For more details on this process, read our I-9 audit checklist and recommendations article.

Several FAQs About I-9 Forms, I-9 Auditing, and Corporate Investigation Consulting’s Services

Do I Have to Complete an I-9 for All Workers?

Employers are not legally required to complete an I-9 Form for certain types of workers. There are exceptions to the I-9 requirement for:

  • Workers who irregularly provide casual domestic services in a private home
  • Workers hired on or before November 6, 1986, and who have a reasonable expectation of continued employment
  • People who are not physically working within the United States
  • Independent contractors
How Can an I-9 Audit Lead to Allegations of Workplace Retaliation?

Companies considering an I-9 audit need to take the context into consideration when deciding when to announce and begin the audit. If there are issues in the workplace that lead to litigation or allegations of employer misconduct, such as a claim for workers’ compensation after a workplace accident or an internal complaint of an unsafe working environment, initiating an I-9 audit can be seen as a response to those issues. This can be grounds for a workplace retaliation lawsuit, particularly if the claimant is one of the workers being audited.

Avoiding these allegations is essential. Unfortunately, it is not enough to simply refrain from using an I-9 audit as a weapon to keep workers in line. An innocent but badly timed I-9 audit can still trigger allegations of workplace retaliation.

Does ICE Enforce I-9 Obligations?

Yes, ICE conducts frequent I-9 audits of its own. Unlike many other government inspections, these audits ensure compliance through penalties and deterrence rather than the mere threat of an enforcement action. When ICE issues a Notice of Inspection, or a NOI, it will demand access to the recipient company’s I-9s within three business days. This does not give the company the time necessary to take remedial action to ensure that it can pass the inspection. It also means that companies need to have their paperwork in order so they can meet this pressing deadline.

Regularly conducting internal I-9 audits is the best way to make sure that the recordkeeping is being performed and that your company can pass an ICE inspection.

What are the Penalties for an I-9 Violation?

Companies that are found in violation of I-9 regulations will face steep fines that go even higher if they have prior violations – even in the distant past – and increase based on the company’s size. Even first-time technical errors carry fines of over $250. Subsequent serious violations carry fines over $25,000.

Additionally, enforcement actions and any resulting fines are public records that can lead to bad press for the company, further harming its bottom line.

What Sets Corporate Investigation Consulting Apart from Other Auditing Companies?

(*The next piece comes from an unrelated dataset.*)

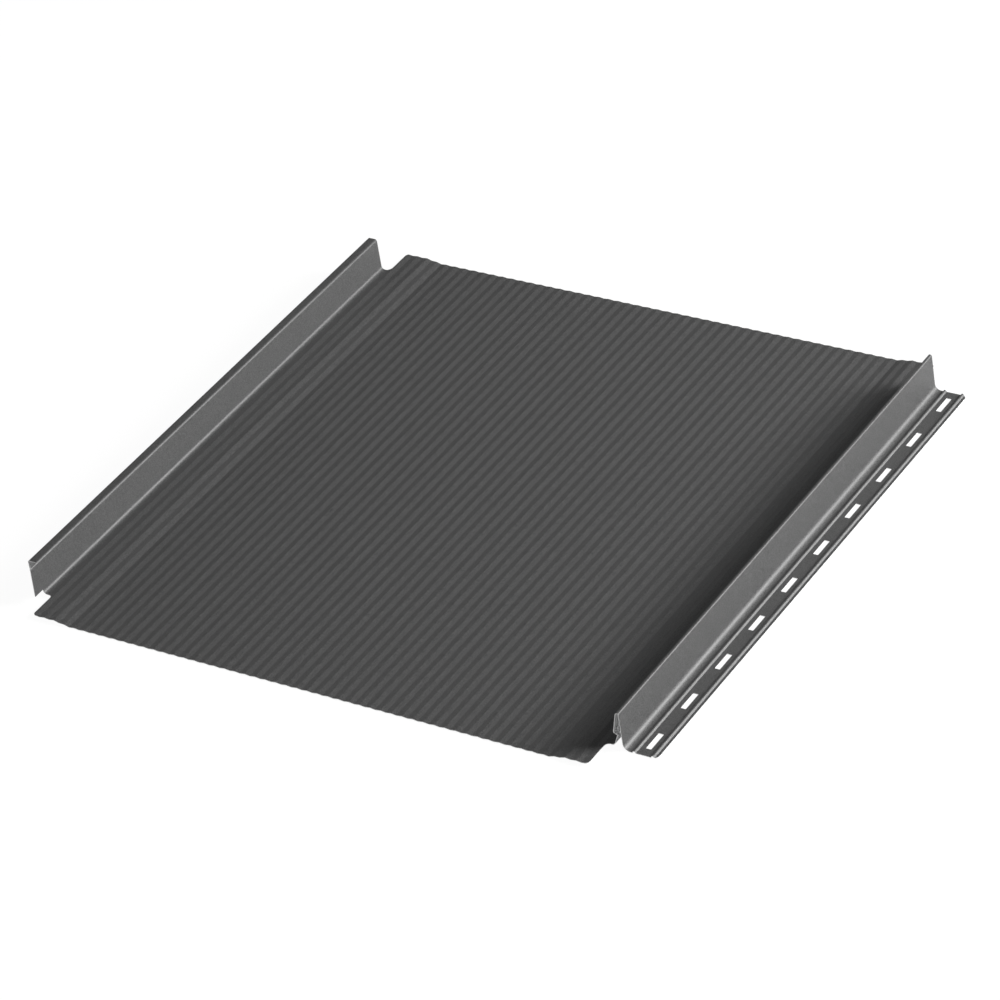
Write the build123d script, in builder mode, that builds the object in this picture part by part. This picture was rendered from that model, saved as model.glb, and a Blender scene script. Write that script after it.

Many of our corporate investigators come from law enforcement backgrounds, including in the U.S. Department of Justice (DOJ), Federal Bureau of Investigation (FBI), and ICE itself. Particularly for I-9 audits, this means that our investigators and auditors know exactly what ICE is looking for and how they will react to violations or the perception of potential wrongdoing. That insider knowledge allows Corporate Investigation Consulting to help companies comply with the law and take the necessary remedial steps to mitigate the costs of any noncompliance that is discovered in an internal audit.

I-9 Audits are Not Legally Required, But are Highly Recommended

According to ICE guidance on the topic, I-9 self-audits are not legally required by federal law. However, they are highly recommended to ensure continued compliance with immigration and employment law. Not performing these audits can leave dishonest employee attestations unchecked, which can expose the company to legal problems as well as allegations of not taking its compliance obligations seriously.

The I-9 Auditing Professionals at Corporate Investigation Consulting

Conducting an internal I-9 audit is a sensitive but often necessary endeavor. Not performing one can expose your company to a delicate legal situation that can quickly and easily escalate. However, performing an I-9 audit improperly can also get the company accused of employment discrimination and retaliation.